Qu’est-ce que la loi naturelle ?

A.

L’instinct qui nous fait sentir la justice.

B.

Qu’appelez-vous juste et injuste ?

A.

Ce qui paraît tel à l’univers entier.

B.

L’univers est composé de bien des têtes. On dit qu’à Lacédémone on applaudissait aux larcins, pour lesquels on condamnait aux mines dans Athènes.

A.

Abus de mots, logomachie, équivoque ; il ne pouvait se commettre de larcin à Sparte, lorsque tout y était commun. Ce que vous appelez vol était la punition de l’avarice.

B.

Il était défendu d’épouser sa sœur à Rome. Il était permis chez les Égyptiens, les Athéniens, et même chez les Juifs, d’épouser sa sœur de père. Je ne cite qu’à regret ce malheureux petit peuple juif, qui ne doit assurément servir de règle à personne, et qui (en mettant la religion à part) ne fut jamais qu’un peuple de brigands ignorants et fanatiques.

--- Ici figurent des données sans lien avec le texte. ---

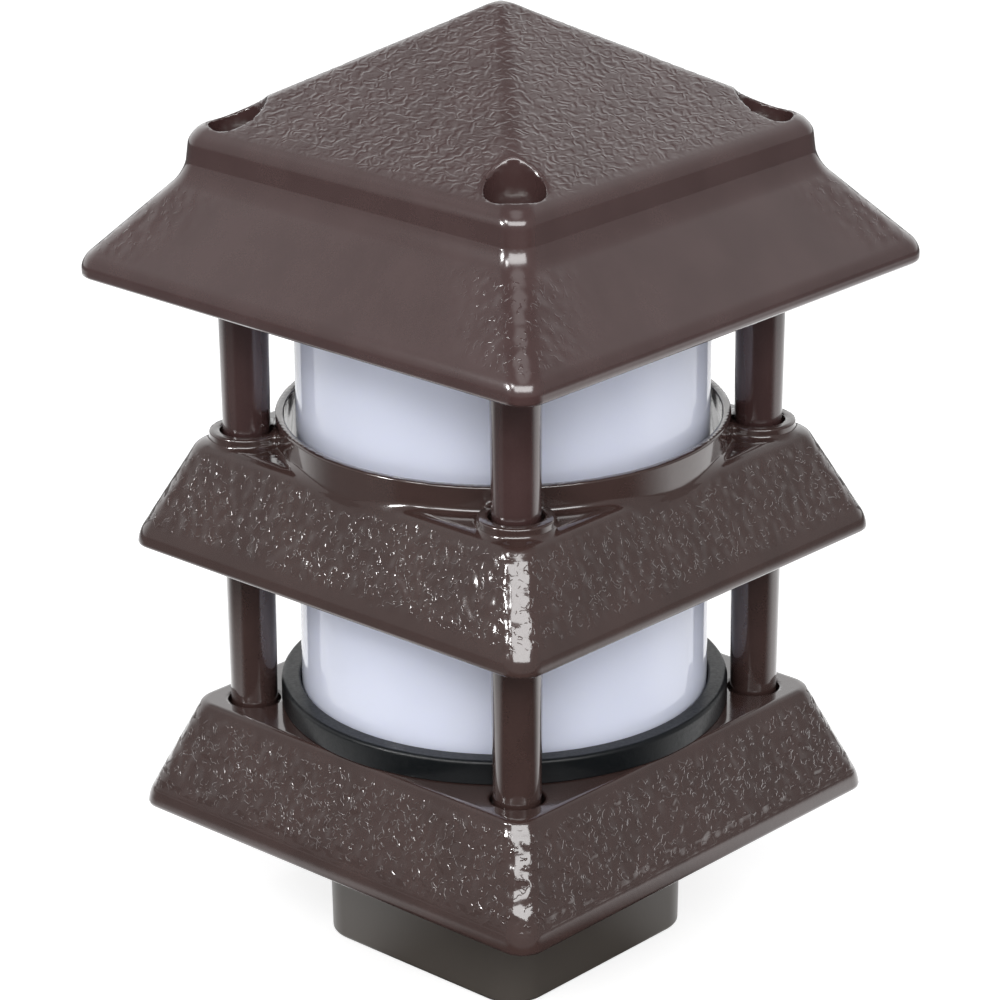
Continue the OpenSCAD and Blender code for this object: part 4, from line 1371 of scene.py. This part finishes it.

Mais enfin, selon ses livres, la jeune Thamar, avant de se faire violer par son frère Ammon, lui dit : « Mon frère, ne me faites pas de sottises, mais demandez-moi en mariage à mon père ; il ne vous refusera pas[2]. »

A.

Lois de convention que tout cela, usages arbitraires, modes qui passent : l’essentiel demeure toujours. Montrez-moi un pays

  1. Questions sur l’Encyclopédie, septième partie, 1771. Ce dialogue est extrait presque en entier du quatrième entretien d’A, B, C. Voyez les Mélanges, année 1768. (B.)
  2. Rois, II, chapitre xiii, v. 12, 13.